そして、アブラハムのキャラクターがその原理を持っているがゆえに、「約束のスーツ」を届ける直前になって、不安に襲われる気持ちもわかるのだ。
「行動で示すべき」なら、何故自分は友の元へ戻らなかったのか。友情とか恩とか言っておきながら、行動する勇気が持てなかった。
それほどの忌まわしい思い出だったのだろうし、多分友はアブラハムを責めたりしないだろうが、アブラハム自身がそんな不甲斐ない自分を認めたくなかったのだと思う。
「愛してるなんて口で言うのは簡単。そんな形だけの儀式に参加したくない」と言ったせいで勘当された娘のクラウディアだったが、娘の言葉はアブラハムにとって自分が出来なかった事を鋭く突いてくるセリフだっただろうな、と感じてしまう。
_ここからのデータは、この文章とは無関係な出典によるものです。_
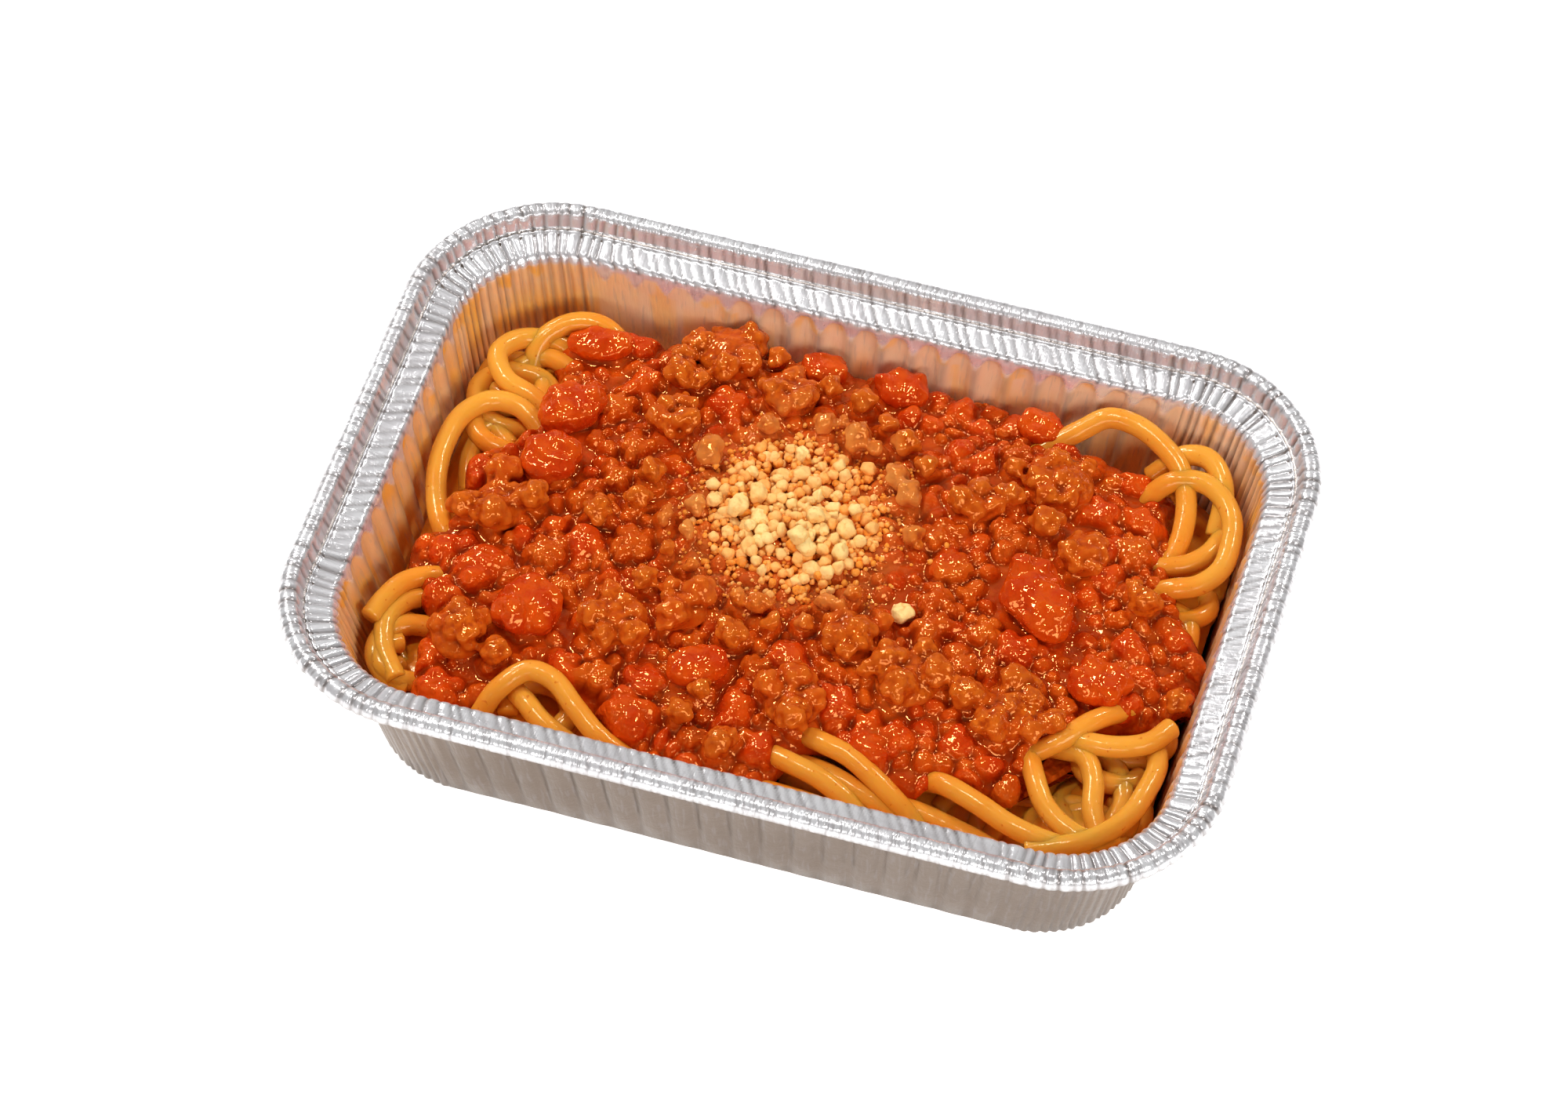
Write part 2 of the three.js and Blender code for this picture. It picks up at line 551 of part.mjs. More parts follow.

登場人物の心情が練りに練られた、素晴らしい脚本だと思う。
思い出の家に、仕立てミシンとメガネの男性。彼がそこにいる、ということも「待っている」を言葉だけにしない、最高の出迎えである。
アブラハムがいつ現れてもわかるように、窓辺で仕事をしていた友の人生に思いを馳せる。70年という歳月を一気に飛び越えるような、「俺の最後のスーツだ。型紙を送ってくれた」「あの青いスーツか!」というやり取りが聞こえてくる頃には、涙が止まらなかった。
映画は人生との出会いだ。素敵な人と出会えた喜びを分けてもらえる、素晴らしいおじいちゃん映画。おじいちゃん映画好きにはたまらない一本である。